--- Begin EXTRACTED INFORMATION ---
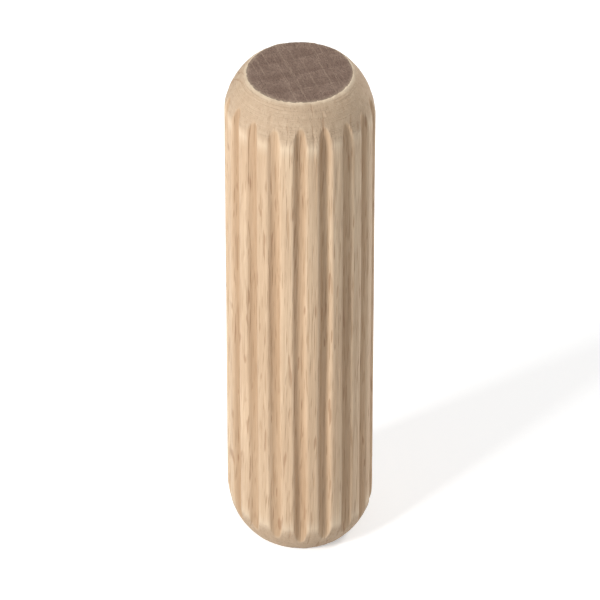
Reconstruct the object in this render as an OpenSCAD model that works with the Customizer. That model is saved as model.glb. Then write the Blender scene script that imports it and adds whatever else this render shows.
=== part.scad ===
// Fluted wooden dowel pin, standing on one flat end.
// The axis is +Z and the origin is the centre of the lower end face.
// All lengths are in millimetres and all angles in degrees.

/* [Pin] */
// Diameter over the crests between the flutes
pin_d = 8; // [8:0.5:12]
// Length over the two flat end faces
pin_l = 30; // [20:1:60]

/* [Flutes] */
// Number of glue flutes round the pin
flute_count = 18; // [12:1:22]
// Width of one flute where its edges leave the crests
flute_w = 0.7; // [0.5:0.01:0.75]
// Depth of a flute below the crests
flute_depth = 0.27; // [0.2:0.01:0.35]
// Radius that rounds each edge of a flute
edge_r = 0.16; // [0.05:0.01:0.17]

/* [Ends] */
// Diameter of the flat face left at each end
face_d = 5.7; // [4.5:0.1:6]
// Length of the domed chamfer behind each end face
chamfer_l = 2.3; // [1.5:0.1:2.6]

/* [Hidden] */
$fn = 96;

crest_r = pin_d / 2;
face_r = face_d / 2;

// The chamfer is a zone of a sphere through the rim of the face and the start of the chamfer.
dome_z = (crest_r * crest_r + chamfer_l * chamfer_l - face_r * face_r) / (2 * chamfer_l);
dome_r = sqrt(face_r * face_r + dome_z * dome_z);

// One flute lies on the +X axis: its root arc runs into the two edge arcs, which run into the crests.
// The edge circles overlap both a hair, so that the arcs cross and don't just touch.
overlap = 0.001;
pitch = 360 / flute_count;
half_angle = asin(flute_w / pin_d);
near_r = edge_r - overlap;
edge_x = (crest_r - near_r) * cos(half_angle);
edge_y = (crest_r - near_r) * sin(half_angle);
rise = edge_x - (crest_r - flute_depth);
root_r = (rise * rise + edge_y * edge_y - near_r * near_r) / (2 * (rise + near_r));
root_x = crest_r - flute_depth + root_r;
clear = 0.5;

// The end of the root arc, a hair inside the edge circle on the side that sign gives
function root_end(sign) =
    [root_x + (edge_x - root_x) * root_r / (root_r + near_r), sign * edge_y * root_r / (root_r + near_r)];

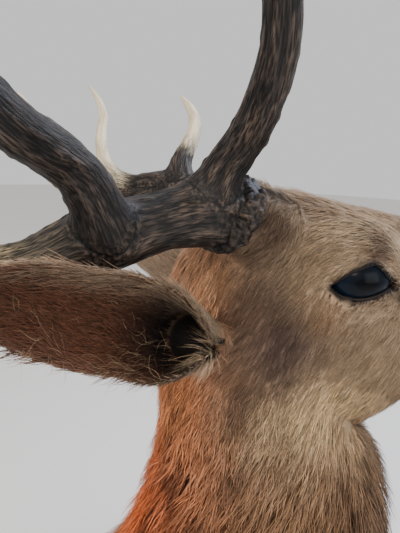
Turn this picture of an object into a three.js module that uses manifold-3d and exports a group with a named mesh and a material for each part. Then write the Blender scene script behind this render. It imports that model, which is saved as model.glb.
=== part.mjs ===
--- End EXTRACTED INFORMATION ---
### WHAT IS BEING ASKED
Print all of the entries exactly as they are written.

### OUTPUT OF THE EXERCISE
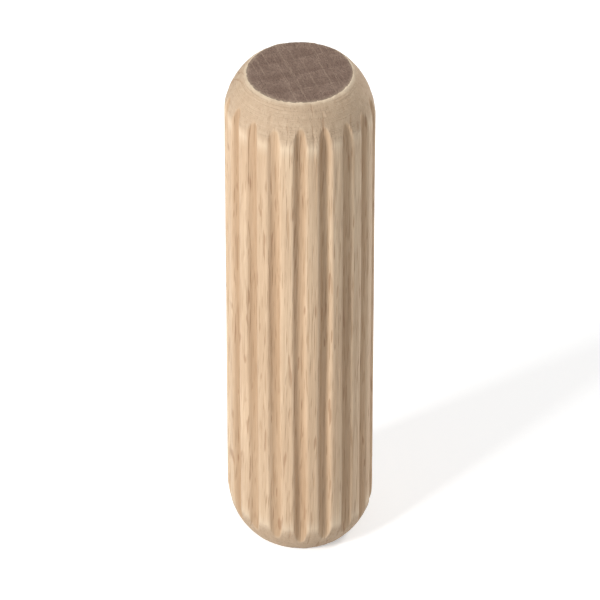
Reconstruct the object in this render as an OpenSCAD model that works with the Customizer. That model is saved as model.glb. Then write the Blender scene script that imports it and adds whatever else this render shows.
=== part.scad ===
// Fluted wooden dowel pin, standing on one flat end.
// The axis is +Z and the origin is the centre of the lower end face.
// All lengths are in millimetres and all angles in degrees.

/* [Pin] */
// Diameter over the crests between the flutes
pin_d = 8; // [8:0.5:12]
// Length over the two flat end faces
pin_l = 30; // [20:1:60]

/* [Flutes] */
// Number of glue flutes round the pin
flute_count = 18; // [12:1:22]
// Width of one flute where its edges leave the crests
flute_w = 0.7; // [0.5:0.01:0.75]
// Depth of a flute below the crests
flute_depth = 0.27; // [0.2:0.01:0.35]
// Radius that rounds each edge of a flute
edge_r = 0.16; // [0.05:0.01:0.17]

/* [Ends] */
// Diameter of the flat face left at each end
face_d = 5.7; // [4.5:0.1:6]
// Length of the domed chamfer behind each end face
chamfer_l = 2.3; // [1.5:0.1:2.6]

/* [Hidden] */
$fn = 96;

crest_r = pin_d / 2;
face_r = face_d / 2;

// The chamfer is a zone of a sphere through the rim of the face and the start of the chamfer.
dome_z = (crest_r * crest_r + chamfer_l * chamfer_l - face_r * face_r) / (2 * chamfer_l);
dome_r = sqrt(face_r * face_r + dome_z * dome_z);

// One flute lies on the +X axis: its root arc runs into the two edge arcs, which run into the crests.
// The edge circles overlap both a hair, so that the arcs cross and don't just touch.
overlap = 0.001;
pitch = 360 / flute_count;
half_angle = asin(flute_w / pin_d);
near_r = edge_r - overlap;
edge_x = (crest_r - near_r) * cos(half_angle);
edge_y = (crest_r - near_r) * sin(half_angle);
rise = edge_x - (crest_r - flute_depth);
root_r = (rise * rise + edge_y * edge_y - near_r * near_r) / (2 * (rise + near_r));
root_x = crest_r - flute_depth + root_r;
clear = 0.5;

// The end of the root arc, a hair inside the edge circle on the side that sign gives
function root_end(sign) =
    [root_x + (edge_x - root_x) * root_r / (root_r + near_r), sign * edge_y * root_r / (root_r + near_r)];

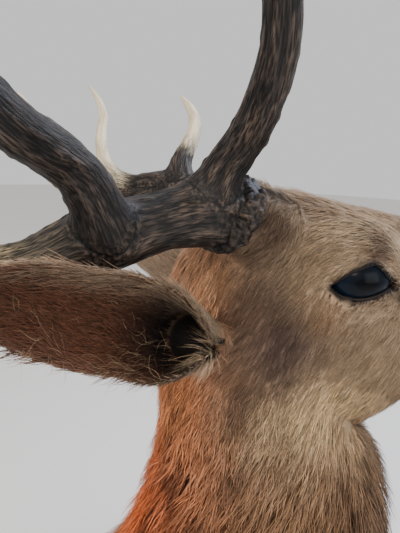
Turn this picture of an object into a three.js module that uses manifold-3d and exports a group with a named mesh and a material for each part. Then write the Blender scene script behind this render. It imports that model, which is saved as model.glb.
=== part.mjs ===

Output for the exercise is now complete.